Friday, June 4, 2010

EIGHTY-TWO HOURS IN HELL!


I met some very nice rats in the ruins of the valley of Hatiheu. They told me of the ancient time, when there was plenty of leftovers to go around. Those rats stayed on their sacred ground longing for the old days. There are still mangoes, bread-fruits and coconuts enough for all, but they hadn't had a pig roast in a long time. There are still a few human bones to chew - but the flesh is long gone.

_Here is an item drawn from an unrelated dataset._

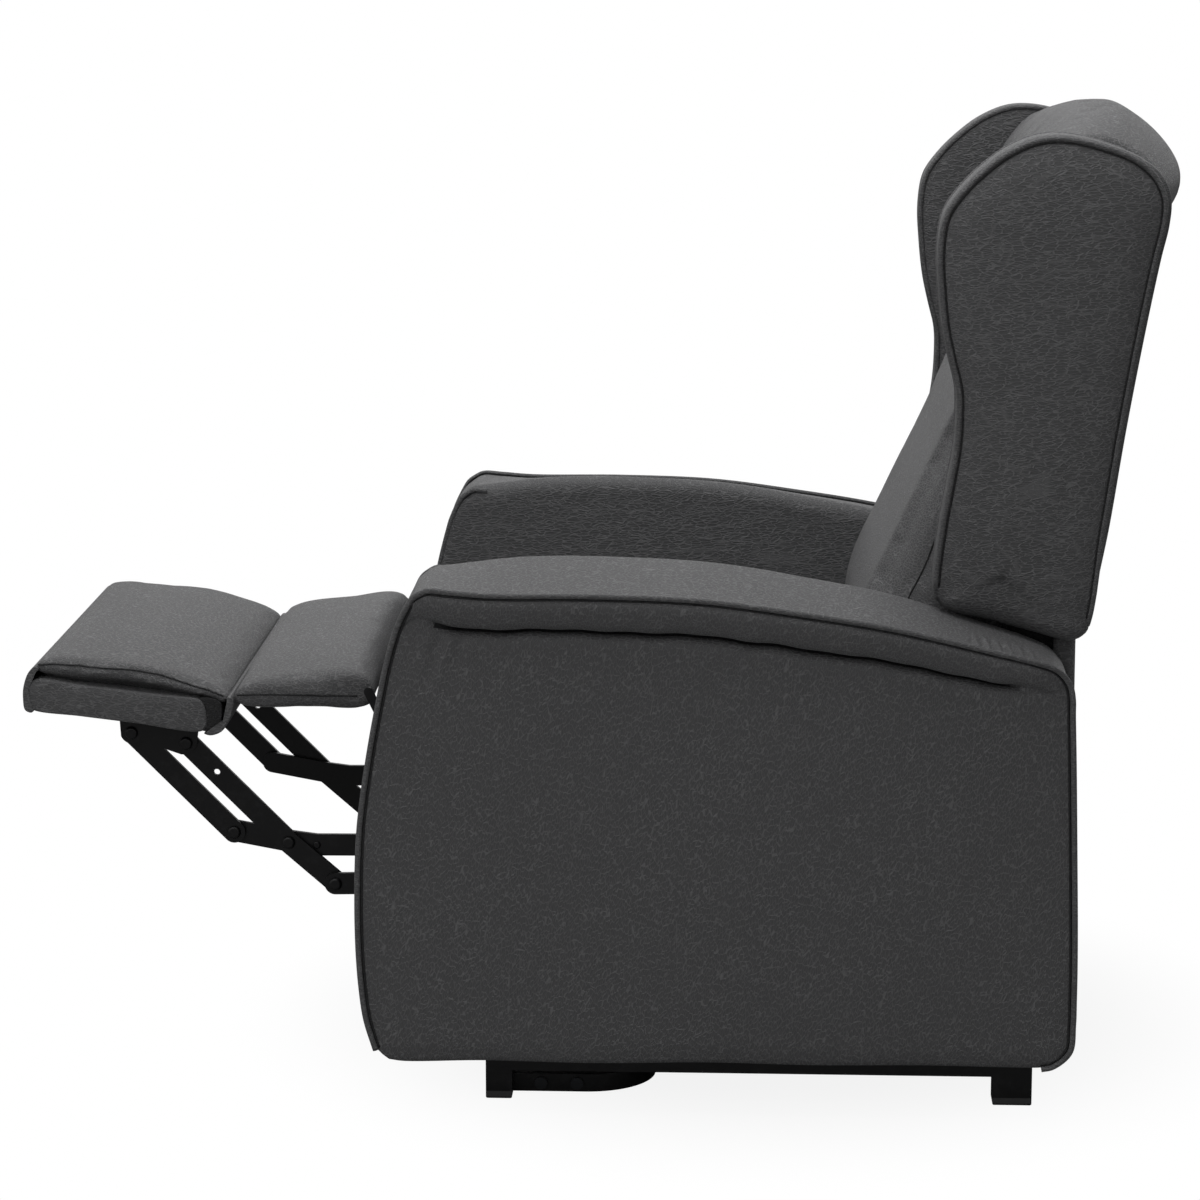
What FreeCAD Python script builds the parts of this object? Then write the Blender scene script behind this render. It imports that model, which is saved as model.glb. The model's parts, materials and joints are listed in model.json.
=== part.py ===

BEH BEH BEH!!!!!! Those goats drove me nuts all day from morning to night they BEHHHH. In the evening they climbed a rock spire so they could sleep closest to the statue of the Virgin Mary. Scaredy goats! Then we pulled up anchor for:
EIGHTY TWO HOURS IN HELL!
Or was it purgatory? Slam-Bam Slam bam bam slam bam slam slam bam etcetera...540 nautical miles of it! Can't they slow that boat down a bit? But then we sailed in the lee of this magnificent island; white sandy beaches forever, and coconut trees forever – no mountains, no goats. You can sail around and around 'cause the island is all round. Then we got into an inner lagoon thru a furious pass with currents raging creating whirlpools and rapids. Some kids ashore laughed, waved and shouted at us, "Goodbye! you're being flushed down a giant toilet you turds!" Well I don’t actually speak Puamotu, but I’d bet money that’s what they were saying.
We survived thanks to Capt'n Fraingck's skills. Margo says it was dumb luck. After anchoring south of the village, it was a bumpy night. The wind kept blowing squall after squall on us. In the morning we left our little piece of protective reef for the other side of the lagoon where a giant reef provided better protection. I was the first ashore and I stuffed myself with delicious coconuts, but there are some serious holes under those coconut trees. I'm not sure what mined such caverns - anyway, I won't be here at night to find out who the diggers are.
Good bye from a little rat in paradise.